We’re all hyper-adapters. And god help me, I need superheroes to explain all this shit to me more clearly.
August 21st, 2014 at 6:14 pm
Must say reading through all these comments is legitimately fascinating. Final Crisis came out when I was in my final year of high school and my first time reading comics as they came out were basically Sinestro Corps Wars and Annihilation (although I enjoyed GotG I personally thought Abnett and Lanning’s Nova run was the more consistently enjoyable). Only comic internet I was aware of for years were 4thletter and the isb.
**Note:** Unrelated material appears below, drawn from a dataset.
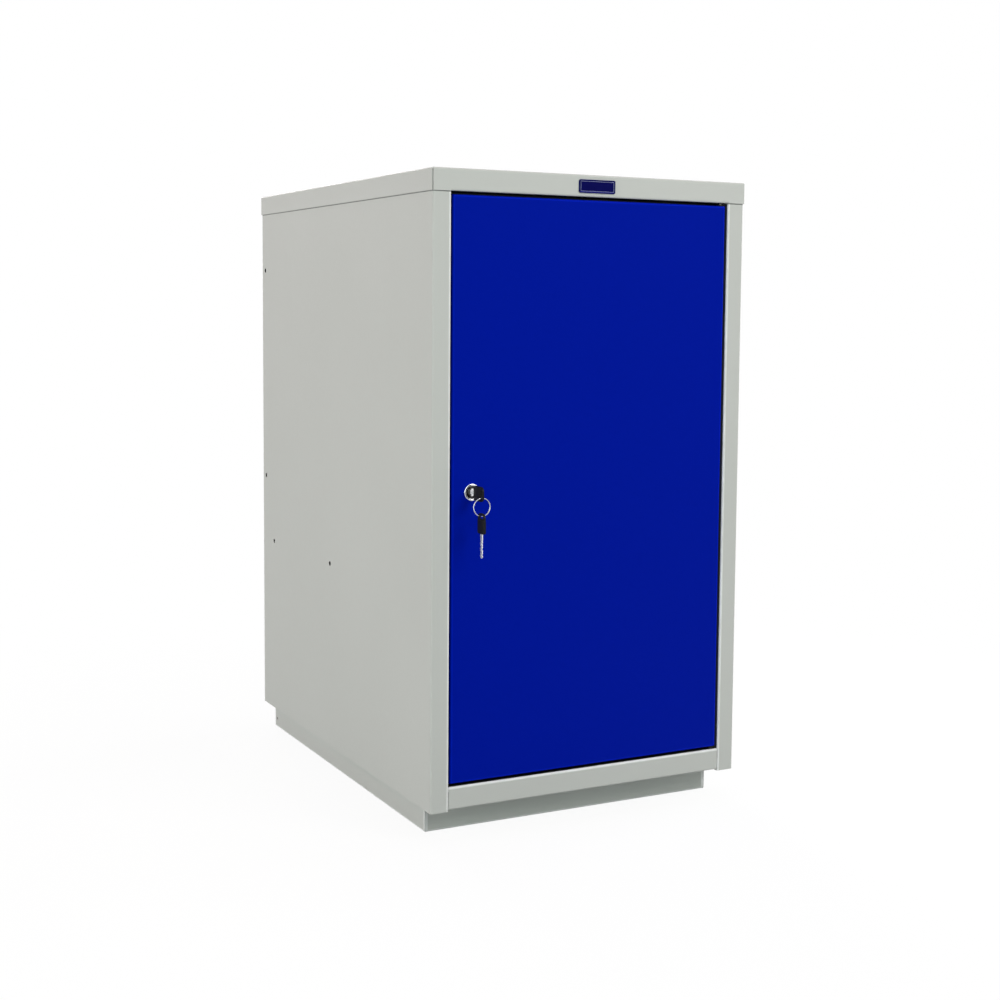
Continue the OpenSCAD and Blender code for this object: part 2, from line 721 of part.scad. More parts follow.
// The door: a folded pan with return lips behind its upright edges
module door_panel() color(door_colour) from_front() difference() {
    union() {
        translate([-door_half, door_back, door_low]) rotate([90, 0, 0])
            tray([2 * door_half, door_h, door_t], sheet_t);
        on_both_sides() translate([-door_half + sheet_t / 2, door_back - sheet_t, door_low + fold_out])
            cube([door_lip_w, sheet_t, door_h - 2 * fold_out]);
    }
    translate([lock_x, door_recess + sheet_t + 1, lock_z]) rotate([90, 0, 0])
        linear_extrude(sheet_t + 2) barrel_section(barrel_play);
    for (z = [door_low - 1, door_top - sheet_t - 1])
        translate([hinge_x, hinge_y, z]) cylinder(h = sheet_t + 2, r = pin_r + bush_wall + bush_play);
}

// Hat section behind the door's face
module door_stiffener() color(door_colour) from_front() translate([0, 0, door_low + stiffener_end])
    linear_extrude(door_h - 2 * stiffener_end) {
        low = door_recess + 1.5 * sheet_t;
        high = low + stiffener_d - sheet_t;
        side = stiffener_w / 2 - stiffener_foot;
        folded([
            [-stiffener_w / 2, low], [-side, low], [-side, high],
            [side, high], [side, low], [stiffener_w / 2, low]
        ], sheet_t);
    }

// Outline of the housing's barrel: a circle with two flats, grown by a gap
module barrel_section(gap) intersection() {
    circle(barrel_r + gap);
    square([2 * (flat_half + gap), 4 * barrel_r], center = true);
}

// Housing with a raised bezel round a sunk face
module lock_housing() color(chrome_colour) in_lock() difference() {
    rim_in = bezel_r - bezel_rim_w;
    union() {
        rotate_extrude() {
            square([bezel_r, plug_seat]);
            translate([rim_in, 0]) rounded_top(bezel_rim_w, bezel_h, rim_round);
        }
        translate([0, 0, -barrel_len]) linear_extrude(barrel_len + 0.1) barrel_section(0);
    }
    translate([0, 0, -barrel_len - 1]) cylinder(h = barrel_len + plug_seat + 2, r = plug_r + plug_play);
}

// Ring washer and hexagon nut that hold the housing from behind the door's face
module lock_washer() color(zinc_colour) in_lock() translate([0, 0, -sheet_t - lock_washer_t]) difference() {
    cylinder(h = lock_washer_t, r = bezel_r + lock_washer_over);
    translate([0, 0, -1]) cylinder(h = lock_washer_t + 2, r = barrel_r + barrel_play);
}

module lock_nut() color(zinc_colour) in_lock()
    translate([0, 0, -sheet_t - lock_washer_t - lock_nut_h]) difference() {
        cylinder(h = lock_nut_h, r = bezel_r + lock_nut_over, $fn = 6);
        translate([0, 0, -1]) cylinder(h = lock_nut_h + 2, r = barrel_r + screw_play);
    }

// Depth of a wafer's middle behind the door's face
function wafer_z(i) = -first_wafer - i * wafer_pitch;

// Plug: a head on the housing's face, a barrel with keyway and wafer slots, and a square for the cam
module lock_plug() color(chrome_colour) in_lock() difference() {
    union() {
        translate([0, 0, plug_seat + plug_play]) cylinder(h = plug_head_t, r = plug_r + plug_head_over);
        translate([0, 0, -barrel_len - plug_end])
            cylinder(h = barrel_len + plug_end + plug_seat + plug_head_t, r = plug_r);
        translate([-square_w / 2, -square_w / 2, -cam_back]) cube([square_w, square_w, cam_t + 1]);
    }
    translate([-blade_t / 2 - slide_play, -blade_w / 2 - slide_play, -keyway_depth])
        cube([blade_t + 2 * slide_play, blade_w + 2 * slide_play, keyway_depth + 5]);
    for (i = [0 : wafer_count - 1])
        translate([-wafer_w / 2 - screw_play, -plug_r - 1, wafer_z(i) - wafer_t / 2 - screw_play])
            cube([wafer_w + 2 * screw_play, 2 * plug_r + 2, wafer_t + 2 * screw_play]);
    translate([0, 0, -cam_back - 1]) cylinder(h = cam_screw_len + 1, r = cam_screw_r + screw_play);
}

// Wafers: plates across the plug with a window for the blade
module lock_wafers() color(zinc_colour) in_lock() for (i = [0 : wafer_count - 1])
    translate([0, 0, wafer_z(i) - wafer_t / 2]) linear_extrude(wafer_t) difference() {
        intersection() {
            circle(plug_r - slide_play);
            square([wafer_w, 3 * plug_r], center = true);
        }
        square([blade_t + 4 * slide_play, blade_w + 4 * slide_play], center = true);
    }

// Cam on the plug's square, hanging down when the lock is open
module lock_cam() color(zinc_colour) in_lock() translate([0, 0, -cam_back]) difference() {
    tip = cam_len - cam_w / 2;
    hole_w = square_w + 2 * screw_play;
    linear_extrude(cam_t) {
        circle(cam_w / 2);
        translate([-cam_w / 2, -tip]) square([cam_w, tip]);
        translate([0, -tip]) circle(cam_w / 2);
    }
    translate([-hole_w / 2, -hole_w / 2, -1]) cube([hole_w, hole_w, cam_t + 2]);
}

module cam_washer() color(zinc_colour) in_lock() translate([0, 0, -cam_back - cam_washer_t]) difference() {
    cylinder(h = cam_washer_t, r = cam_washer_r);
    translate([0, 0, -1]) cylinder(h = cam_washer_t + 2, r = cam_screw_r + slide_play);
}

module cam_screw() color(zinc_colour) in_lock() translate([0, 0, -cam_back - cam_washer_t]) difference() {
    union() {
        translate([0, 0, -cam_head_t]) cylinder(h = cam_head_t, r = cam_head_r);
        translate([0, 0, -0.1]) cylinder(h = cam_screw_len + 0.1, r = cam_screw_r);
    }
    translate([-driver_slot_w / 2, -cam_head_r - 1, -cam_head_t - 1])
        cube([driver_slot_w, 2 * cam_head_r + 2, driver_slot_d + 1]);
}

// How deep each cut goes into one edge of the blade; the other edge has the same cuts from the far end
function cut_depth(i, edge) = cut_depths[edge < 0 ? i : len(cut_depths) - 1 - i];

// Height of a cut on the blade
function cut_z(i) = first_cut + wafer_pitch * i - blade_len;

// A square bar turned on its corner, from which the blade's notches and its pointed tip are cut
module notch(y, z, half_diagonal) translate([0, y, z]) rotate([45, 0, 0])
    cube([blade_t + 1, half_diagonal * sqrt(2), half_diagonal * sqrt(2)], center = true);

// A key's blade, pointing down from Z = 0, with a tang that the head is moulded round
module blade_shape() difference() {
    union() {
        translate([-blade_t / 2, -blade_w / 2, -blade_len]) cube([blade_t, blade_w, blade_len]);
        translate([-blade_t / 2, -tang_w / 2, -0.1]) cube([blade_t, tang_w, tang_len + 0.1]);
    }
    for (edge = [-1, 1]) {
        for (i = [0 : len(cut_depths) - 1])
            notch(edge * (blade_w / 2 + cut_r - cut_depth(i, edge)), cut_z(i), cut_r);
        notch(edge * blade_w / 2, -blade_len, tip_cut);
    }
    for (face = [-1, 1])
        translate([face * blade_t / 2, face * groove_off, -blade_len / 2 - 1])
            cube([2 * groove_d, groove_w, blade_len], center = true);
}

// A key's moulded head from Z = 0 up: a thick grip, and a thinner end round the ring's hole
module head_shape() difference() {
    intersection() {
        rotate([90, 0, 90]) linear_extrude(head_t, center = true)
            rounded_sheet(head_w, head_len, head_round_low, head_round_high);
        union() {
            translate([0, 0, grip_len / 2]) cube([head_t + 1, head_w + 1, grip_len], center = true);
            translate([0, 0, head_len / 2]) cube([head_loop_t, head_w + 1, head_len + 1], center = true);
        }
    }
    rotate([90, 0, 90]) translate([0, hole_up]) linear_extrude(head_t + 1, center = true) {
        for (end = [-1, 1]) translate([end * (head_hole_half - head_hole_r), 0]) circle(head_hole_r);
        square([2 * (head_hole_half - head_hole_r), 2 * head_hole_r], center = true);
    }
    translate([-blade_t / 2, -tang_w / 2, -1]) cube([blade_t, tang_w, tang_len + 1]);
}

// Places the key that is in the lock, and the spare that hangs from the ring
module in_keyway() in_lock() translate([0, 0, key_standout]) children();

module on_ring() from_front() translate([lock_x, ring_y, spare_z]) children();

module key_blade() color(chrome_colour) in_keyway() blade_shape();

module key_head() color(black_colour) in_keyway() head_shape();

module spare_key_blade() color(chrome_colour) on_ring() blade_shape();

module spare_key_head() color(black_colour) on_ring() head_shape();

// Split ring of two turns, hanging through the upper key's head
module key_ring() color(chrome_colour) from_front()
    translate([lock_x, ring_y, lock_z - ring_drop]) rotate([90, 0, 0]) rotate_extrude($fn = 96)
        for (side = [-1, 1]) translate([ring_r, side * (wire_r - wire_overlap)]) circle(wire_r);

side_panel_left();
side_panel_right();
back_panel();
top_cap();
bottom_deck();
plinth_front_rail();
plinth_back_rail();
plinth_left_rail();
plinth_right_rail();
plinth_bolts();
plinth_nuts();
back_panel_screws();
hinge_plate_top();
hinge_plate_bottom();
hinge_pin_top();
hinge_pin_bottom();
hinge_washer();
shelf_upper();
shelf_lower();
shelf_clips_upper();
shelf_clips_lower();
door_buffers();
name_plate();
door_panel();
door_stiffener();
hinge_bush_top();
hinge_bush_bottom();
lock_housing();
lock_washer();
lock_nut();
lock_plug();
lock_wafers();
lock_cam();
cam_washer();
cam_screw();
key_blade();
key_head();
key_ring();
spare_key_blade();
spare_key_head();
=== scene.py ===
"""Finishes, small pieces and stage for a sheet-steel tool cabinet with one locking door.

The packed model is loaded first and stays where it is. Every piece that is made here is in metres and in
the same frame: X to the right, Y to the back, Z up from the floor.
"""

import json
import math

import bmesh
import bpy
from bpy.props import FloatProperty, FloatVectorProperty, IntProperty, PointerProperty
from bpy.types import Operator, Panel, PropertyGroup
from mathutils import Matrix, Vector


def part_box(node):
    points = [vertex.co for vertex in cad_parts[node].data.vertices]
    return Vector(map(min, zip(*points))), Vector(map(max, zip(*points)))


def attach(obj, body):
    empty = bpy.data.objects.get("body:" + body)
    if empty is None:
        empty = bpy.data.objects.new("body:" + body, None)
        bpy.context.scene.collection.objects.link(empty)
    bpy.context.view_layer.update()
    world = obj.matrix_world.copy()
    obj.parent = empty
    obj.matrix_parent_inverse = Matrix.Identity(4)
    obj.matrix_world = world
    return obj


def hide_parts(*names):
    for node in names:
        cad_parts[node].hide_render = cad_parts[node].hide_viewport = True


bl_info = {
    "name": "Tool Cabinet Finishes",
    "version": (1, 0, 0),
    "blender": (4, 5, 0),
    "location": "View3D > Sidebar > Cabinet",
    "description": "Paints the packed cabinet, adds its ring, plate, screws and welds, and sets the stage",
    "category": "Add Mesh",
}

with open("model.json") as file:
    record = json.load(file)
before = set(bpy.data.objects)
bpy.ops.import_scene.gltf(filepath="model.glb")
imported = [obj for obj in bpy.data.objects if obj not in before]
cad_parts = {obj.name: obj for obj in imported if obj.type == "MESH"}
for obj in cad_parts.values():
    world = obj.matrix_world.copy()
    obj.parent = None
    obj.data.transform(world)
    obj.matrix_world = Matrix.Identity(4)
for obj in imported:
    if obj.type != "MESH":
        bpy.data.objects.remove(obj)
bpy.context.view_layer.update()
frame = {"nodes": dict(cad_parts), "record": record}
MM = 0.001

# Which finish each node of the model takes, and each finish's colour
SLOT_OF = {part["node"]: part["material_slot"] for part in frame["record"]["subparts"]}
COLOUR_OF = {finish["slot"]: tuple(finish["base_color"]) for finish in frame["record"]["materials"]}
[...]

These past 6 years I’ve been both reading what’s been coming out and slowly making my way through all these series you’ve all read ages ago for the first time and having it all be new to me. Hell a good chunk of my entire comic reading experience has been made up of me grappling with my opinion of Geoff Johns (going from die hard fan to less enthused fan to bitterly hating the man to merely accepting him and deciding to only read him if he’s working on something like Superman).
I should cut this short as I’m more of a talker than a writer, but just wanted to let ya know how much I appreciate a lot of what you ‘oldsters’ (:P) do. Even if sometimes the stuff you type can seem utterly alien to me there’s never been a time when I didn’t have to stop and think about what I read because of it.